Me enseñaron a amar y respetar a Dios por sobre todo. Me enseñaron sobre la unión de los hermanos como ley primera; “porque si entre hermanos se pelean, los devoran los de afuera”. Y también me enseñaron que debía honrar a mis padres “para que me vaya bien y tenga larga vida”. Valores que hoy agradezco porque fueron los cimientos de mi personalidad y las guías de mi vida.
A pesar de todo lo que me enseñaron, nunca me imaginé siendo padre; nada te prepara para eso. ¿Cómo iba a hacer para mantener a mis hijos? La vida es difícil, y si ya me costaba poder cumplir solo con mis compromisos, no me imaginaba lo difícil que sería con hijos.
Una vez escuché a alguien decir que "los hijos vienen con un pan bajo el brazo". Y si bien entendía en parte lo que querían decir, no podía entender cómo eso afectaría mi realidad. Pero la sabiduría con la que todo fue diseñado me demostró que mi vida no era plena. Mis capacidades no se desarrollaron hasta que tuve hijos.
Dios tiene un diseño perfecto: el amor nace en lo más alto y se transmite de generación en generación. Cuando nacen los hijos, el individualismo desaparece. El egoísmo muere ese mismo día. La vida comienza a ser una aventura llena de vértigo, pero sobre todo de recompensas, bajo el estímulo de los hijos.
Queremos que sean mejores personas que uno. Queremos ayudarlos a desarrollarse, a conquistar los miedos y superar sus límites. Y aunque como padres a veces cometemos muchos errores, la vida nos da esa licencia, porque nadie nace con un manual sobre cómo ser padres. Es para eso que nacen nuestros hijos, para enseñarnos a ser padres y también mejores seres humanos. Por lo tanto, si queremos que el mundo siga y todo lo que conocemos perdure, necesitamos seres humanos mejores que nosotros. Y ese logro solo llega de la mano de nuestros hijos.

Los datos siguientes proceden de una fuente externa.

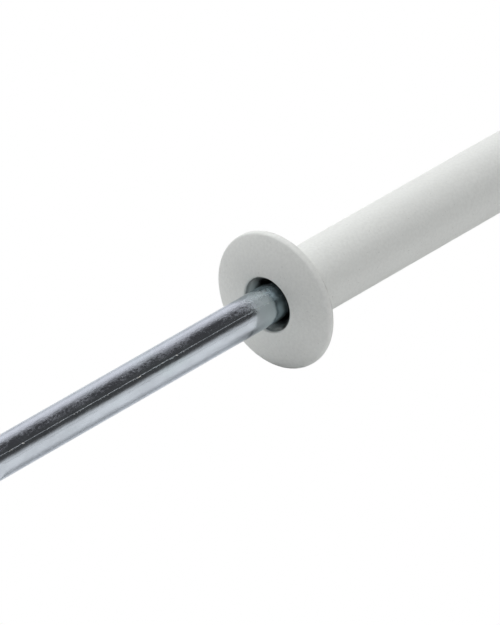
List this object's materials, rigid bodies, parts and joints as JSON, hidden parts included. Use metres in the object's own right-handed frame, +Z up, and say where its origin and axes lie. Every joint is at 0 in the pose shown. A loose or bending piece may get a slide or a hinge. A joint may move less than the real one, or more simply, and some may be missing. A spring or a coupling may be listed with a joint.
{
  "type": "blind rivet",
  "caption": "Painted blind rivet with a thin domed flange on a tubular shank, and a headed zinc-plated mandrel through it that sticks out of the flange.",
  "frame": {"origin": "on the rivet's axis, in the plane of the seat, the flange's flat underside", "axes": "+X along the axis, the way the rivet goes into its hole; the domed flange and the free stem are on the -X side; +Z up"},
  "size_m": [0.0639, 0.0098, 0.0098],
  "materials": {
    "painted_aluminium": "aluminium alloy with a satin off-white paint on the outside, bare metal in the bore",
    "zinc_plated_steel": "bright zinc plate over drawn wire, with fine draw lines along it"
  },
  "bodies": {
    "rivet": {"rivet_body": "painted_aluminium"},
    "mandrel": {"mandrel": "zinc_plated_steel"}
  },
  "joints": [
    {"name": "mandrel_slide", "type": "slide", "parent": "rivet", "child": "mandrel", "axis": [1, 0, 0], "range_m": [0, 0.0612]}
  ]
}
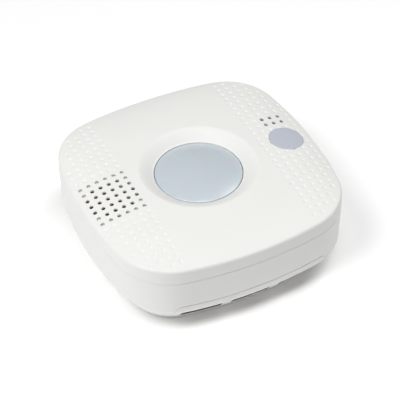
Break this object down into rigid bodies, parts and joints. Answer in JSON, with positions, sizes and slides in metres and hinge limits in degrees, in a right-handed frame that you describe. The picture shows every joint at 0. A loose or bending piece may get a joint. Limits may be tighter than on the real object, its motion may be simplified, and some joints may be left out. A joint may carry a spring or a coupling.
{
  "type": "carbon monoxide detector",
  "caption": "Square wall or ceiling gas alarm with bowed sides, a crowned dimpled cover, a domed test button, a sliding battery door and a twist-off wall plate.",
  "frame": {"origin": "middle of the wall plate's back face, at the lowest point of the object", "axes": "+Z from the wall out through the test button, +Y towards the top of the detector as hung, -Y towards the battery door, +X towards the status window"},
  "size_m": [0.12, 0.12, 0.0426],
  "materials": {
    "abs_white": "fine satin moulded ABS",
    "abs_plate": "satin moulded ABS",
    "lens_grey": "smooth translucent polycarbonate",
    "clear_acrylic": "polished acrylic",
    "led_red": "diffused epoxy",
    "led_amber": "diffused epoxy",
    "led_green": "diffused epoxy",
    "led_white": "diffused epoxy",
    "board_green": "solder mask over glass-epoxy laminate",
    "plastic_black": "moulded epoxy and nylon",
    "plunger_ivory": "moulded acetal",
    "aluminium_can": "drawn can",
    "copper_coil": "enamelled winding",
    "brass_sheet": "rolled sheet",
    "ceramic_white": "fired ceramic with silvered face",
    "foam_black": "closed-cell foam",
    "membrane_white": "porous membrane",
    "spring_steel": "nickel-plated",
    "screw_steel": "zinc-plated",
    "cell_sleeve": "printed shrink sleeve",
    "screen_dark": "woven glass mesh"
  },
  "bodies": {
    "wall_plate": {"mounting_plate": "abs_plate"},
    "head": {"rear_housing": "abs_white", "front_cover": "abs_white", "housing_screws": "screw_steel", "circuit_board": "board_green", "board_screws": "screw_steel", "microcontroller": "plastic_black", "capacitors": "aluminium_can", "sounder_coil": "copper_coil", "test_switch": "plastic_black", "red_led": "led_red", "amber_led": "led_amber", "green_led": "led_green", "status_led": "led_white", "status_window": "lens_grey", "button_carrier": "abs_plate", "light_guide": "clear_acrylic", "button_spring": "spring_steel", "sounder_chamber": "abs_plate", "sounder_diaphragm": "brass_sheet", "sounder_ceramic": "ceramic_white", "sounder_contacts": "brass_sheet", "co_cell": "aluminium_can", "cell_gasket": "foam_black", "inlet_filter": "membrane_white", "battery_a": "cell_sleeve", "battery_b": "cell_sleeve", "contact_plates": "spring_steel", "contact_springs": "spring_steel"},
    "button": {"test_button": "lens_grey"},
    "switch_plunger": {"test_switch_plunger": "plunger_ivory"},
    "door": {"battery_door": "abs_white", "vent_screen": "screen_dark"}
  },
  "joints": [
    {"name": "plate_twist", "type": "hinge", "parent": "wall_plate", "child": "head", "pos_m": [0, 0, 0.004], "axis": [0, 0, 1], "range_deg": [0, 12]},
    {"name": "button_press", "type": "slide", "parent": "head", "child": "button", "axis": [0, 0, -1], "range_m": [0, 0.0008], "stiffness_N_per_m": 600, "springref_m": -0.002, "deforming": ["button_spring"]},
    {"name": "switch_press", "type": "slide", "parent": "head", "child": "switch_plunger", "axis": [0, 0, -1], "range_m": [0, 0.0008]},
    {"name": "battery_slide", "type": "slide", "parent": "head", "child": "door", "axis": [0, -1, 0], "range_m": [0, 0.012]}
  ],
  "couplings": [
    {"joint": "switch_press", "follows": "button_press", "ratio": 1}
  ]
}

Ellos dicen aprender de nosotros, pero en realidad somos nosotros los que aprendemos de ellos. A veces cometemos errores que sólo ellos pueden enmendar, usando el arma más poderosa de todas: el amor. Escuchar de sus bocas decir te amo. Cuando nos cuentan sobre su primer amor. Mirar la inocencia de sus ojos cuando la vida los golpea por primera vez, y la ilusión que les despierta cada nueva experiencia.
Nuestros hijos nos eligen para que seamos padres desde antes de nacer. Dios nos los presta por un tiempo para que los eduquemos, guiemos y cuidemos hasta que sus alas les pidan volar.
Algunas personas, como mi esposa y yo, pudimos concebirlos, y otras —más valientes aún— asumieron el rol de padres recibiendo el honor más grande que se le puede dar a un ser humano. Pero, sin importar cómo llegaron a nuestra vida, si cumplimos con nuestro trabajo, seremos recompensados, como reza la promesa escrita en el libro de Éxodo: "Cuídamelo, que yo te lo pagaré".
Es una fuerte unión que solo Dios pudo crear: el amor y el compromiso de los padres hacia sus hijos. Es una relación sin tiempo, porque el amor no muere nunca. El amor es lo único que puede ser comparado con las palabras ‘infinito’, ‘perpetuo’ o ‘eterno’.
Quizás por el temor a la intransigencia del tiempo que conocemos, buscamos aprovechar cada minuto con nuestros hijos. Una vez leí esta genialidad de Michael Altshuler: “La mala noticia es que el tiempo vuela. La buena noticia es que tú eres el piloto”. Y aunque el tiempo es poderoso, el amor trasciende el pasado, el presente y el futuro.
Ser padre es mi mayor orgullo, el mérito más grande de toda mi vida, y una razón enorme para celebrar y agradecer. Al ser padre pude confirmar la verdad detrás de cada emoción que había creído conocer: El amor más grande, el dolor más profundo, la felicidad plena, la perseverancia más tenaz y el sacrificio mejor recompensado.
Por eso, agradezco a mis padres Miriam y José —mis grandes maestros— que debieron aprender de sus errores y me enseñaron a equivocarme menos. Les agradezco porque me estimulan cada vez que me miran y pronuncian mi nombre, al igual que lo hacían cuando era solo un niño.
Es una valiosa oportunidad la que recibimos todos los padres del planeta, cuando aprendemos el verdadero sentido de la vida: amar y enseñar a amar, para que el mundo corrija su rumbo.